# Stated exercise
Extract every record, keeping each one exactly as it is.

# Records to process
▬▬▬▬▬▬▬▬▬▬
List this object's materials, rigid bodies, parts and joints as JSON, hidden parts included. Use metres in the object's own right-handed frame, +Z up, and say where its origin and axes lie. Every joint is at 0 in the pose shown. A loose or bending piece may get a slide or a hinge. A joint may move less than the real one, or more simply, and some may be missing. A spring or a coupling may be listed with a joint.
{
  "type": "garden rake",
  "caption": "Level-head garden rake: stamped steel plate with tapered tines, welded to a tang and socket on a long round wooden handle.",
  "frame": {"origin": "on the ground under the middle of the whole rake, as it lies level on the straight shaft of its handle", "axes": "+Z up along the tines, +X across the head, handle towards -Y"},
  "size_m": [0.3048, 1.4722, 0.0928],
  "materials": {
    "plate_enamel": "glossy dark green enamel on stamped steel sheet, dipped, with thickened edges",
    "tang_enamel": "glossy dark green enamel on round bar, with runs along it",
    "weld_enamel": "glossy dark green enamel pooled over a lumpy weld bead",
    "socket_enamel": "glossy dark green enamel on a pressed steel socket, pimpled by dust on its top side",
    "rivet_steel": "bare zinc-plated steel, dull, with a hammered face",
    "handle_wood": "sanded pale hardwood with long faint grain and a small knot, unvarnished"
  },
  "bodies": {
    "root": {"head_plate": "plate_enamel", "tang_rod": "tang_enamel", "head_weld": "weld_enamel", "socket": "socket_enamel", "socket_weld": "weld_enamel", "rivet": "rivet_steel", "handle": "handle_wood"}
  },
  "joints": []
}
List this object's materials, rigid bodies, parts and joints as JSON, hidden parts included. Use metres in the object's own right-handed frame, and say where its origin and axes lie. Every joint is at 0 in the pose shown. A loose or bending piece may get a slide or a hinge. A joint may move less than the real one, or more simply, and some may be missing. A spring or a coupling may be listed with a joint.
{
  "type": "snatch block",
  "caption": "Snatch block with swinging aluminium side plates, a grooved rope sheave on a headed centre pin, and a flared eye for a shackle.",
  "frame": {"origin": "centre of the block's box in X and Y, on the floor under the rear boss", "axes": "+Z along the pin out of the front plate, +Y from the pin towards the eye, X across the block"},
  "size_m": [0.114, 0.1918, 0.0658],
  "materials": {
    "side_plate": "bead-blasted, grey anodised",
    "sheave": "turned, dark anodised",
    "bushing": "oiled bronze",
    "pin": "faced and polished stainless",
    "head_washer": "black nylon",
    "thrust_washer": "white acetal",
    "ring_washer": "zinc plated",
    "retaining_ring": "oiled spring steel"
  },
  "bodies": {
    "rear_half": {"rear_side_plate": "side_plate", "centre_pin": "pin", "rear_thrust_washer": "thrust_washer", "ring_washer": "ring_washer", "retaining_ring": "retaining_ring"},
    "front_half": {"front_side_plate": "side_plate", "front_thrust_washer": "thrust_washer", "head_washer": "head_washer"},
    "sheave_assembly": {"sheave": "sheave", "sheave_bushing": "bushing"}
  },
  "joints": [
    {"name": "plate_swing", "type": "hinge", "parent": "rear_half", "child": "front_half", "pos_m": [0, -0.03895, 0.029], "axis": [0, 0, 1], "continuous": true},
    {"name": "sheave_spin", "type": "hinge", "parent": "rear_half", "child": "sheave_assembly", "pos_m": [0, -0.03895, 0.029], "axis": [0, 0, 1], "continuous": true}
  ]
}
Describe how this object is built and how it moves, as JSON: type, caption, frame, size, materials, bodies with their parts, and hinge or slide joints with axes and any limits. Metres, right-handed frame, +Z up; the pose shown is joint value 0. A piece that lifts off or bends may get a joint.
▬▬▬▬▬▬▬▬▬▬
# Completed task
List this object's materials, rigid bodies, parts and joints as JSON, hidden parts included. Use metres in the object's own right-handed frame, +Z up, and say where its origin and axes lie. Every joint is at 0 in the pose shown. A loose or bending piece may get a slide or a hinge. A joint may move less than the real one, or more simply, and some may be missing. A spring or a coupling may be listed with a joint.
{
  "type": "garden rake",
  "caption": "Level-head garden rake: stamped steel plate with tapered tines, welded to a tang and socket on a long round wooden handle.",
  "frame": {"origin": "on the ground under the middle of the whole rake, as it lies level on the straight shaft of its handle", "axes": "+Z up along the tines, +X across the head, handle towards -Y"},
  "size_m": [0.3048, 1.4722, 0.0928],
  "materials": {
    "plate_enamel": "glossy dark green enamel on stamped steel sheet, dipped, with thickened edges",
    "tang_enamel": "glossy dark green enamel on round bar, with runs along it",
    "weld_enamel": "glossy dark green enamel pooled over a lumpy weld bead",
    "socket_enamel": "glossy dark green enamel on a pressed steel socket, pimpled by dust on its top side",
    "rivet_steel": "bare zinc-plated steel, dull, with a hammered face",
    "handle_wood": "sanded pale hardwood with long faint grain and a small knot, unvarnished"
  },
  "bodies": {
    "root": {"head_plate": "plate_enamel", "tang_rod": "tang_enamel", "head_weld": "weld_enamel", "socket": "socket_enamel", "socket_weld": "weld_enamel", "rivet": "rivet_steel", "handle": "handle_wood"}
  },
  "joints": []
}
List this object's materials, rigid bodies, parts and joints as JSON, hidden parts included. Use metres in the object's own right-handed frame, and say where its origin and axes lie. Every joint is at 0 in the pose shown. A loose or bending piece may get a slide or a hinge. A joint may move less than the real one, or more simply, and some may be missing. A spring or a coupling may be listed with a joint.
{
  "type": "snatch block",
  "caption": "Snatch block with swinging aluminium side plates, a grooved rope sheave on a headed centre pin, and a flared eye for a shackle.",
  "frame": {"origin": "centre of the block's box in X and Y, on the floor under the rear boss", "axes": "+Z along the pin out of the front plate, +Y from the pin towards the eye, X across the block"},
  "size_m": [0.114, 0.1918, 0.0658],
  "materials": {
    "side_plate": "bead-blasted, grey anodised",
    "sheave": "turned, dark anodised",
    "bushing": "oiled bronze",
    "pin": "faced and polished stainless",
    "head_washer": "black nylon",
    "thrust_washer": "white acetal",
    "ring_washer": "zinc plated",
    "retaining_ring": "oiled spring steel"
  },
  "bodies": {
    "rear_half": {"rear_side_plate": "side_plate", "centre_pin": "pin", "rear_thrust_washer": "thrust_washer", "ring_washer": "ring_washer", "retaining_ring": "retaining_ring"},
    "front_half": {"front_side_plate": "side_plate", "front_thrust_washer": "thrust_washer", "head_washer": "head_washer"},
    "sheave_assembly": {"sheave": "sheave", "sheave_bushing": "bushing"}
  },
  "joints": [
    {"name": "plate_swing", "type": "hinge", "parent": "rear_half", "child": "front_half", "pos_m": [0, -0.03895, 0.029], "axis": [0, 0, 1], "continuous": true},
    {"name": "sheave_spin", "type": "hinge", "parent": "rear_half", "child": "sheave_assembly", "pos_m": [0, -0.03895, 0.029], "axis": [0, 0, 1], "continuous": true}
  ]
}
Describe how this object is built and how it moves, as JSON: type, caption, frame, size, materials, bodies with their parts, and hinge or slide joints with axes and any limits. Metres, right-handed frame, +Z up; the pose shown is joint value 0. A piece that lifts off or bends may get a joint.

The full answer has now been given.